- Rubanivka Rubanivka
- Coordinates: 46°59′51.5″N 34°10′00.5″E﻿ / ﻿46.997639°N 34.166806°E
- Country: Ukraine
- Oblast: Kherson Oblast
- Raion: Kakhovka Raion
- Hromada: Rubanivka Rural Hromada

Area
- • Total: 17 km^{2} (6.6 sq mi)

Population
- • Total: 3,927
- • Density: 230/km^{2} (600/sq mi)
- Time zone: UTC+2 (EET)
- • Summer (DST): UTC+3 (EEST)
- Postal Code: 74531

= Rubanivka, Kherson Oblast =

Village in Kherson Oblast, Ukraine

Rubanivka (Ukrainian: Рубанівка) is a village located in Kakhovka Raion, Kherson Oblast, Ukraine, 29 km west of the border with Zaporizhzhia Oblast. It hosts the administration of the Rubanivka rural hromada, one of the Hromadas of Ukraine.

== Geography ==
The village is situated 120 km north east of the administrative centre of the Oblast, the city of Kherson, and 25 km south east of the banks of the Dnieper. It has an area of 17km2 and a population of approximately 3,927 people.

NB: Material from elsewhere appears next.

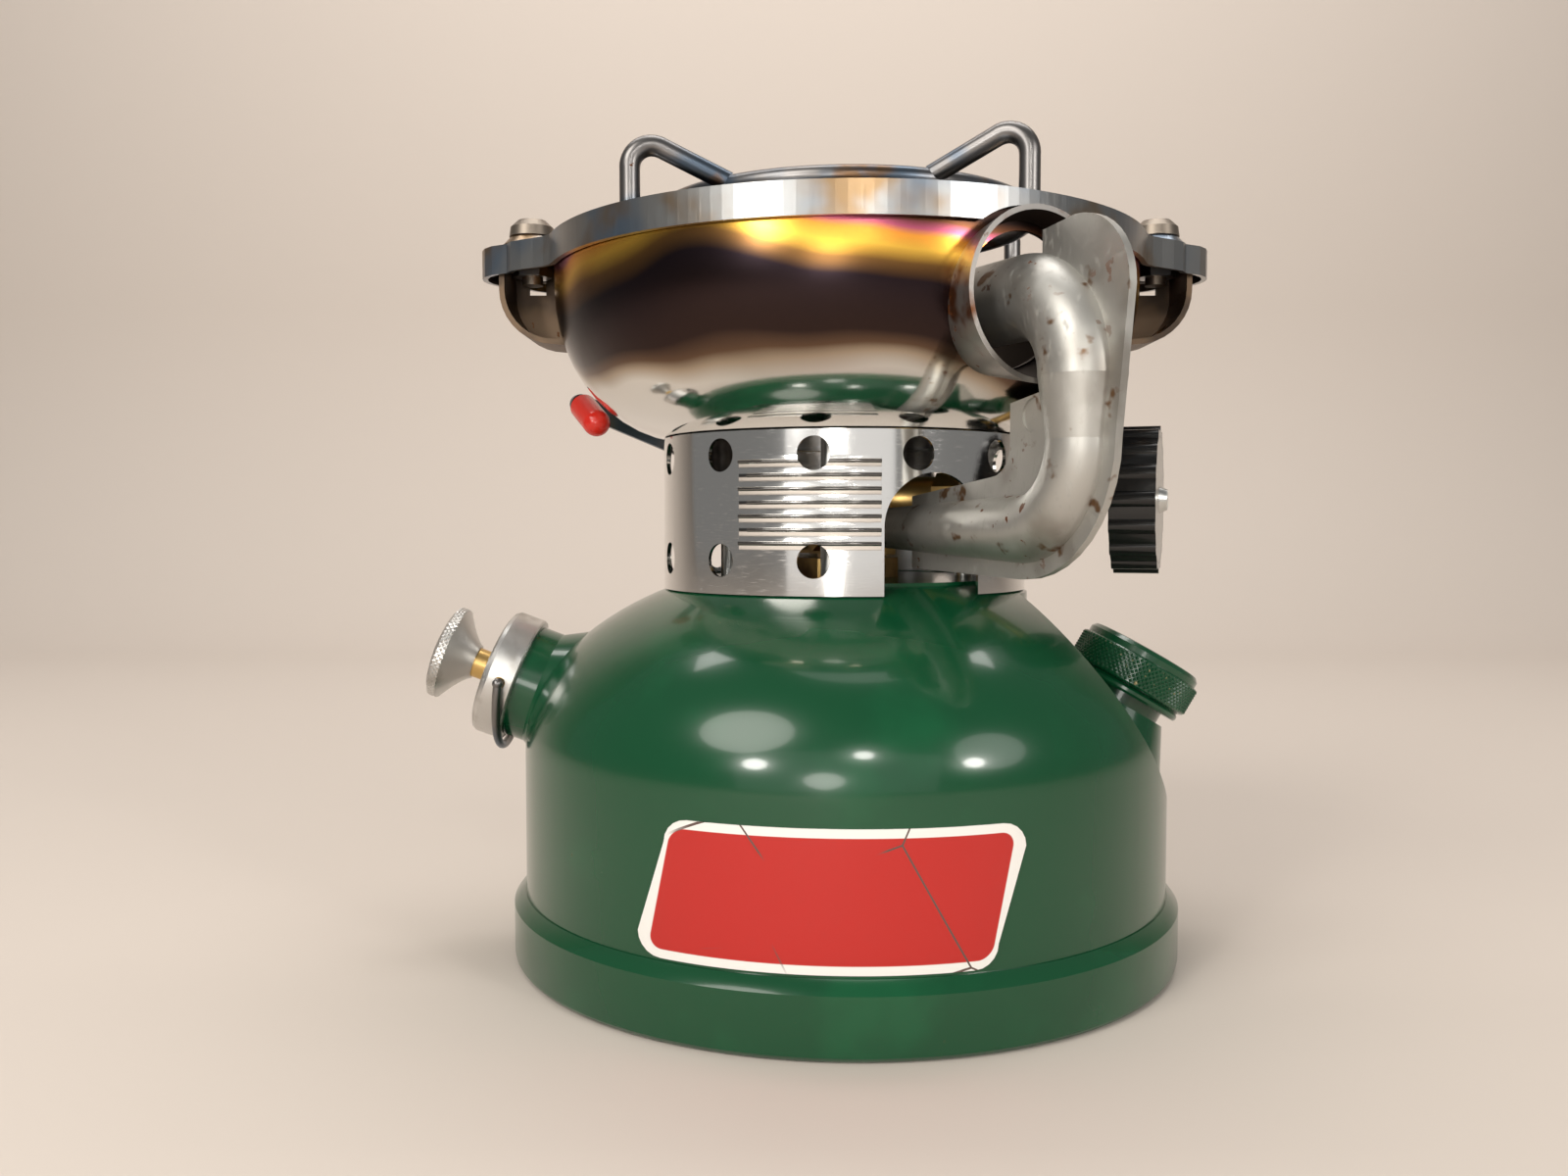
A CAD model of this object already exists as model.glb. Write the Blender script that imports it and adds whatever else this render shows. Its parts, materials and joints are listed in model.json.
"""Dresses the camping stove with its finishes and its knurls, and sets a plain stage."""

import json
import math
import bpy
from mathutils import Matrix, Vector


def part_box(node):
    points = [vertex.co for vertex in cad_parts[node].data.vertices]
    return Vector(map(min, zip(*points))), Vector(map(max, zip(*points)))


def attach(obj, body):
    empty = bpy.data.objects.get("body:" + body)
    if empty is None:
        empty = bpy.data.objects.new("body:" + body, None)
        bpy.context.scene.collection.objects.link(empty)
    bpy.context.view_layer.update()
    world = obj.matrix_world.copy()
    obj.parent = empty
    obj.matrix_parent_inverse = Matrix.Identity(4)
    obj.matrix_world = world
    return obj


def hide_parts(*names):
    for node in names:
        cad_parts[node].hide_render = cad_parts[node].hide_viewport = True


bl_info = {
    "name": "Camping Stove Finishes",
    "version": (1, 0, 0),
    "blender": (4, 5, 0),
    "location": "View3D > Sidebar > Stove",
    "description": "Finishes, knurls and a studio stage for a liquid-fuel camping stove",
    "category": "Add Mesh",
}

import bmesh
import bpy
from bpy.props import (
    FloatProperty,
    FloatVectorProperty,
    IntProperty,
    PointerProperty,
)
from mathutils import Matrix, Vector

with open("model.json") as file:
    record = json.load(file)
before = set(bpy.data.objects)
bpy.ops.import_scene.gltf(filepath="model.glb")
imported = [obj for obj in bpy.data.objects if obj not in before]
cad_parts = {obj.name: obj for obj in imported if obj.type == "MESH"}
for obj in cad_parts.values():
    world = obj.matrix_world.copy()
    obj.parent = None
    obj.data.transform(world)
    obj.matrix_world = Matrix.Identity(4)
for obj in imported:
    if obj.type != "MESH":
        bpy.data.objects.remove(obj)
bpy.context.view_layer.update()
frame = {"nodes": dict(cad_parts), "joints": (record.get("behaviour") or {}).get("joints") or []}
NODES = frame["nodes"]
JOINTS = {joint["name"]: joint for joint in frame["joints"]}
MM = 0.001


# ---------------------------------------------------------------- settings


def size(name, description, default, low=0.0):
    return FloatProperty(
        name=name,
        description=description,
        default=default,
        min=low,
        unit="LENGTH",
        precision=5,
    )


def colour(name, description, default):
    return FloatVectorProperty(
        name=name,
        description=description,
        default=default,
        subtype="COLOR",
        size=3,
        min=0.0,
        max=1.0,
    )


class StoveColours(bpy.types.PropertyGroup):
    """Colours of the painted, plated and moulded pieces."""

    enamel: colour("Enamel", "Gloss paint of the tank", (0.003, 0.058, 0.021))
    label_red: colour("Label red", "Field of the front label", (0.45, 0.011, 0.007))
    label_white: colour("Label white", "Border of the front label", (0.80, 0.78, 0.74))
    aluminium: colour("Aluminium", "Ribbed collar", (0.80, 0.79, 0.77))
    sheet_steel: colour("Sheet steel", "Manifold halves", (0.46, 0.45, 0.42))
    zinc: colour("Zinc", "Bezel and washers", (0.37, 0.37, 0.365))
    wire: colour("Wire", "Pot grate, cap clip and cleaner lever", (0.20, 0.19, 0.185))
    brass: colour("Brass", "Fuel fittings", (0.60, 0.40, 0.15))
    grip: colour("Grip", "Plastic grip of the cleaner lever", (0.62, 0.022, 0.012))
    rust: colour("Rust", "Rust specks and edges", (0.16, 0.055, 0.018))


class StoveSizes(bpy.types.PropertyGroup):
    """Sizes of the fine pieces and of the stage."""

    label_border: size("Label border", "Width of the white border", 1.7 * MM)
    cap_knurl_columns: IntProperty(
        name="Cap knurl columns",
        description="Diamonds round the filler cap",
        default=76,
        min=12,
        max=160,
    )
    cap_knurl_rows: IntProperty(
        name="Cap knurl rows",
        description="Rows of diamonds on the filler cap",
        default=9,
        min=1,
        max=16,
    )
    cap_knurl_height: size("Cap knurl height", "How far a diamond stands out", 0.28 * MM)
    knob_knurl_columns: IntProperty(
        name="Knob knurl columns",
        description="Diamonds round the rim of the pump knob",
        default=56,
        min=12,
        max=160,
    )
    knob_knurl_rows: IntProperty(
        name="Knob knurl rows",
        description="Rows of diamonds across the rim of the pump knob",
        default=3,
        min=1,
        max=6,
    )
    knob_knurl_height: size("Knob knurl height", "How far a diamond stands out", 0.2 * MM)
    floor_front: size("Floor front", "Distance of the floor's front edge", 1.6)
    backdrop_at: size("Backdrop", "Distance of the backdrop behind the stove", 0.95)
    backdrop_bend: size("Backdrop bend", "Radius between floor and backdrop", 0.3)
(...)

== Administrative status ==
Until July 2020, Rubanivka was in the Velyka Lepetykha Raion of Kherson Oblast. The raion was abolished in July 2020 as a result of the administrative reform of Ukraine's districts, which reduced the number of raions of Kherson Oblast to five, merging Velyka Lepetykha Raion into Kakhovka Raion.

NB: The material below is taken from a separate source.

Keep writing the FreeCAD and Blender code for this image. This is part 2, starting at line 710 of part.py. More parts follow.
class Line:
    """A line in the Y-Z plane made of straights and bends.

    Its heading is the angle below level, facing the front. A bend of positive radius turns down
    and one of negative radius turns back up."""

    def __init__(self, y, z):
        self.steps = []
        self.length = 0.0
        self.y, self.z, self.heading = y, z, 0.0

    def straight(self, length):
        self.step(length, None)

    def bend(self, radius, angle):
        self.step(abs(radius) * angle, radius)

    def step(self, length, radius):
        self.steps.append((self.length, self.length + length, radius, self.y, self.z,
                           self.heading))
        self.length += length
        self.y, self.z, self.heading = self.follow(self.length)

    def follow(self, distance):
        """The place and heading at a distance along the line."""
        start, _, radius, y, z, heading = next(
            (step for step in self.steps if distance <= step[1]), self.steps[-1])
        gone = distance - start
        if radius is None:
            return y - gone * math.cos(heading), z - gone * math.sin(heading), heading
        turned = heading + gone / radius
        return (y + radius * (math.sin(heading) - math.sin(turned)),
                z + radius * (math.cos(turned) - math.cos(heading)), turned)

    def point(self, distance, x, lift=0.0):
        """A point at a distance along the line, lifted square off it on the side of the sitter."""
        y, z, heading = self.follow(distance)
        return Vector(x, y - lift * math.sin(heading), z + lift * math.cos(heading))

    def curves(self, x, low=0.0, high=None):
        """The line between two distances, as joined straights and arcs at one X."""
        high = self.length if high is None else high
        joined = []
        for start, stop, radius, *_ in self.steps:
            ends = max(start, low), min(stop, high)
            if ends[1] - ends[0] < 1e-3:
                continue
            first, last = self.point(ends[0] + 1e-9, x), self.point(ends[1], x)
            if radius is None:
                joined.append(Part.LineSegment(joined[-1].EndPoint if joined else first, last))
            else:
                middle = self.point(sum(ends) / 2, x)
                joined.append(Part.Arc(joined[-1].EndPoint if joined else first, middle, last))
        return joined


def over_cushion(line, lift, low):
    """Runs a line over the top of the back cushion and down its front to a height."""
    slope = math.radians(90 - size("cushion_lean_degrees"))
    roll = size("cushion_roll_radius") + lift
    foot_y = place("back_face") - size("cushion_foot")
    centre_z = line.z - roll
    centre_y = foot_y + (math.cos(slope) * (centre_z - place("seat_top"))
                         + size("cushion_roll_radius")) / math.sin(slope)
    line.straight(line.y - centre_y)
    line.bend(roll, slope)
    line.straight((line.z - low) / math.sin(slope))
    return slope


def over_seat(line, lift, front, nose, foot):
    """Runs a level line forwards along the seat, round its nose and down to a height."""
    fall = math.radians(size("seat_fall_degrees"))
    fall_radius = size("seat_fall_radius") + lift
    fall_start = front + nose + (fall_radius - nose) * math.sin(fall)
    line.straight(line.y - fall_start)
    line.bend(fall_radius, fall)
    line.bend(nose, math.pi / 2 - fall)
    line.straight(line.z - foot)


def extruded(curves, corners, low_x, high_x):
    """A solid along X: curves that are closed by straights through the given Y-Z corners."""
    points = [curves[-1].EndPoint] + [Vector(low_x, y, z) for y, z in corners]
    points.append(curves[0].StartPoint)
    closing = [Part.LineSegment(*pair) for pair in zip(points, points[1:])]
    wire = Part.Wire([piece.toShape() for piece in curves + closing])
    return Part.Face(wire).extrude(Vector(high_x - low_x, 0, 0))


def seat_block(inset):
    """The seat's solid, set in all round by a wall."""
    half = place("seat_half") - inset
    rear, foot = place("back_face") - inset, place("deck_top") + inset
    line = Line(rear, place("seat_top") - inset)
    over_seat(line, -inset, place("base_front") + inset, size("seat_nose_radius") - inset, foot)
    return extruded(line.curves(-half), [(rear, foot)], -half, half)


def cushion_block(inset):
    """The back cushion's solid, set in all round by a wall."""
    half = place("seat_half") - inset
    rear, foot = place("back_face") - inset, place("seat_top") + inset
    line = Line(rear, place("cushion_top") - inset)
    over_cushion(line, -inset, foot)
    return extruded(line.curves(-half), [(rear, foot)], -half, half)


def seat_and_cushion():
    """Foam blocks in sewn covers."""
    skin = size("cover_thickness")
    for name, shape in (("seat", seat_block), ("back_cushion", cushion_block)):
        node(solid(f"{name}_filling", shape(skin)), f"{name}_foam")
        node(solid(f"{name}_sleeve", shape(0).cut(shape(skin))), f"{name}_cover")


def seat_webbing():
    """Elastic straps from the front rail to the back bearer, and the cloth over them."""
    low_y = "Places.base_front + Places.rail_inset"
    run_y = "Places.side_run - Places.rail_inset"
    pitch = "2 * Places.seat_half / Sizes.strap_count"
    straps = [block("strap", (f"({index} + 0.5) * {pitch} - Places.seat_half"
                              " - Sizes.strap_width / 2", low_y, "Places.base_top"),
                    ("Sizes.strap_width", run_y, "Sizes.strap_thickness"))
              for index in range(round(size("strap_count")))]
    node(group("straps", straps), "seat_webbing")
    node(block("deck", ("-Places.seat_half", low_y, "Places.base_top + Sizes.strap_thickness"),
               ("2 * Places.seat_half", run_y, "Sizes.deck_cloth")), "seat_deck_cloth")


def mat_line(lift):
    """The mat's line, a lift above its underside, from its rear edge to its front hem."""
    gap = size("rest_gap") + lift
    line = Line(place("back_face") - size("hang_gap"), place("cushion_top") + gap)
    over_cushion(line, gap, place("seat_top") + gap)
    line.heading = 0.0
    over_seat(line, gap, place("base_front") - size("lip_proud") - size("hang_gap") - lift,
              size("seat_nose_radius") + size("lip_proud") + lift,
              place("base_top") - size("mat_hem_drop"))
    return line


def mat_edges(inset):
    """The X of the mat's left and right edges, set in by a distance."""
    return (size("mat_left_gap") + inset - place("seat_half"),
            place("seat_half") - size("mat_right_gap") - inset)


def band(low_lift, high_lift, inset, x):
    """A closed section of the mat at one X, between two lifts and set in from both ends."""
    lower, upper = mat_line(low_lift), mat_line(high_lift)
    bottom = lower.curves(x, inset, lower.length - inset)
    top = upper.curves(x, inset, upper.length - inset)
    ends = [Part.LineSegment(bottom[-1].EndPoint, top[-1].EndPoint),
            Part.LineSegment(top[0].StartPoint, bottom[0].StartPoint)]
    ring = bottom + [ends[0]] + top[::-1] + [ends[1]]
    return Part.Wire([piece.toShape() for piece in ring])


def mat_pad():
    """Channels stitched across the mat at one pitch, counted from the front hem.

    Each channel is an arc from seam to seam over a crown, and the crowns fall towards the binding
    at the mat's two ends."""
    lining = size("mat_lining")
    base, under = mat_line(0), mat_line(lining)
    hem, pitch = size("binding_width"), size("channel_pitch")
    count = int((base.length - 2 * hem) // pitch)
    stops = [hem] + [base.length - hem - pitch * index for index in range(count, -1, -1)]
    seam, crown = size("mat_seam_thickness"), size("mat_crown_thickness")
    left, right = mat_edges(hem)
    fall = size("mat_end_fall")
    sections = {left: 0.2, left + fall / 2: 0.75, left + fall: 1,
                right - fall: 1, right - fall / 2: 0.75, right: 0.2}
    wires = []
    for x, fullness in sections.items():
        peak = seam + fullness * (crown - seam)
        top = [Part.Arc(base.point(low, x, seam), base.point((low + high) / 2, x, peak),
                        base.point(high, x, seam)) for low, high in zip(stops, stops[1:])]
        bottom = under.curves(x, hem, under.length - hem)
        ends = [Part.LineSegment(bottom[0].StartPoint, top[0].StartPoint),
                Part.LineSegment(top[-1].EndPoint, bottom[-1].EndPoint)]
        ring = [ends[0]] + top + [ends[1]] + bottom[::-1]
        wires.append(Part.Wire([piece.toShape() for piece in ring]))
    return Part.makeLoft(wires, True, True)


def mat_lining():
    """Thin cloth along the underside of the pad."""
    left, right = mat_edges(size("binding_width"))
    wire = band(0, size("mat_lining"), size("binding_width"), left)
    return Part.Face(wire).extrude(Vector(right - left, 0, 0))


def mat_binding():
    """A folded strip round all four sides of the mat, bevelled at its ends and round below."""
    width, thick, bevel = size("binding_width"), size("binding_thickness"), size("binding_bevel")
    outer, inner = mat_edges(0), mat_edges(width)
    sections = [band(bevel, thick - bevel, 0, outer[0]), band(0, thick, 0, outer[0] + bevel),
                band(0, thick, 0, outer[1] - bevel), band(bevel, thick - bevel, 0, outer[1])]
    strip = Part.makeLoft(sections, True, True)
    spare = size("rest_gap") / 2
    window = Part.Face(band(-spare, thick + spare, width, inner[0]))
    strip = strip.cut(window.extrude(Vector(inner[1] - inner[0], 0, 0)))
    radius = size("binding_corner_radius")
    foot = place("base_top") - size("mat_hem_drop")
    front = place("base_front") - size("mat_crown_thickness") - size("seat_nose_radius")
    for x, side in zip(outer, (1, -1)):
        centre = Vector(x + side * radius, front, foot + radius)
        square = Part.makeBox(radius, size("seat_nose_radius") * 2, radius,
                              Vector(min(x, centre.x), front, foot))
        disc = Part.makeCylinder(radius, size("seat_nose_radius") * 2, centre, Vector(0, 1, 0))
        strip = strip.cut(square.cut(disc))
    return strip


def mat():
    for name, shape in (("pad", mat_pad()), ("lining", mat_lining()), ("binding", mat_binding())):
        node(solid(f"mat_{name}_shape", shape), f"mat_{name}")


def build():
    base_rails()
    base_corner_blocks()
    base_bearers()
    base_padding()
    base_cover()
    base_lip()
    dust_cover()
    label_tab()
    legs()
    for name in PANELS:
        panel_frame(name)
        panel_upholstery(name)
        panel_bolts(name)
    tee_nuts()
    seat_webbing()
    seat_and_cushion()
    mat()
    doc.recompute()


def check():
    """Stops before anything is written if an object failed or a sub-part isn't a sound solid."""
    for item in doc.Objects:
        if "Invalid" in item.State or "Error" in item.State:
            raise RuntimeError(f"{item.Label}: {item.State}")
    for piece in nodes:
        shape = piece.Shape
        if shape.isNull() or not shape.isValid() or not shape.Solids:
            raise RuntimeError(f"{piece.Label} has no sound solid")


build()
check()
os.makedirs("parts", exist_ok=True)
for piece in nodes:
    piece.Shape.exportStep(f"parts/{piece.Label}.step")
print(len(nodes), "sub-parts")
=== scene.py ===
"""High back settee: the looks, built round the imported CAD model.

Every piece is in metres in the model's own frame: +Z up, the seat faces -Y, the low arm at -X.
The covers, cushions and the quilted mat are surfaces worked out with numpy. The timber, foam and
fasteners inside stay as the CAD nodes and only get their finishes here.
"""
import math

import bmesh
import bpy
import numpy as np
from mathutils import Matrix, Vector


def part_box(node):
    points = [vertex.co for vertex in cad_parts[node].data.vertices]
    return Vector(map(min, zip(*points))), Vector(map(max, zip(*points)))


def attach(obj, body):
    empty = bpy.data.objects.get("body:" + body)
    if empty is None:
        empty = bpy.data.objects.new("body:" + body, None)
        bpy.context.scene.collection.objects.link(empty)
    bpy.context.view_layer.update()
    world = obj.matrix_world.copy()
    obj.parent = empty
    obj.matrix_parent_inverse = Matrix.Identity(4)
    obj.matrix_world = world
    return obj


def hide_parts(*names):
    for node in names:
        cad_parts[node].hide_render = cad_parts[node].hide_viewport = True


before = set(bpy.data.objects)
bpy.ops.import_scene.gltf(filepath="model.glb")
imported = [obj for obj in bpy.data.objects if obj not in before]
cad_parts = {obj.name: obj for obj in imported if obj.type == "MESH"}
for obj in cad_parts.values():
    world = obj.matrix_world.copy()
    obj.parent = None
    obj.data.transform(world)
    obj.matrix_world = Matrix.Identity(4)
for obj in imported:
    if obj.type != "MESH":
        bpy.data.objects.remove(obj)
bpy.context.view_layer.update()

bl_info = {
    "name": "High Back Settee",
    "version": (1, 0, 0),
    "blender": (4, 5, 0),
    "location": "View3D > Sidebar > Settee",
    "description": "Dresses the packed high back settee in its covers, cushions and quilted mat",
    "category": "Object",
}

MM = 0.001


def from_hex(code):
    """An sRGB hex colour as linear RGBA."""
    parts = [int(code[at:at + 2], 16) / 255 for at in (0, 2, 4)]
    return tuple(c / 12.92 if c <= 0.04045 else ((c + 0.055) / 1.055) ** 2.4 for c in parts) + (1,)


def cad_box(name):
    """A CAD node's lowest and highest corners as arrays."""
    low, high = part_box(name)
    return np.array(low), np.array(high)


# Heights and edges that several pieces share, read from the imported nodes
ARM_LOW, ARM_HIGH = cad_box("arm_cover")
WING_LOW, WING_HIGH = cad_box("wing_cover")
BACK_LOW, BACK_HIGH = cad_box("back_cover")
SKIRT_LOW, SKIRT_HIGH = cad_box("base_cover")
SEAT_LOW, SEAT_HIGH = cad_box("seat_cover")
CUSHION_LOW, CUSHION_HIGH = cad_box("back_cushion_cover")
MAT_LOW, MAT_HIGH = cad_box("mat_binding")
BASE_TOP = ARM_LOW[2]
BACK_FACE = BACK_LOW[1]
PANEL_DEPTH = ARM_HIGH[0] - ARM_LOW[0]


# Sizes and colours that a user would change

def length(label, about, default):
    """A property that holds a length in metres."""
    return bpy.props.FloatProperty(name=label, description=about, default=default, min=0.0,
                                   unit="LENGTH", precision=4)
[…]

== Russian invasion and occupation ==
When Russia invaded Ukraine, almost all of Kherson Oblast was captured along with Rubanivka, which was captured on the second day of the war, 25 February 2022. The western part of the Oblast, including Kherson and all settlements west of the Dnipro river, were liberated by the Ukrainian Armed Forces, on 10 November and 11 November 2022. However, as of June 2025, the village remains occupied by Russian forces.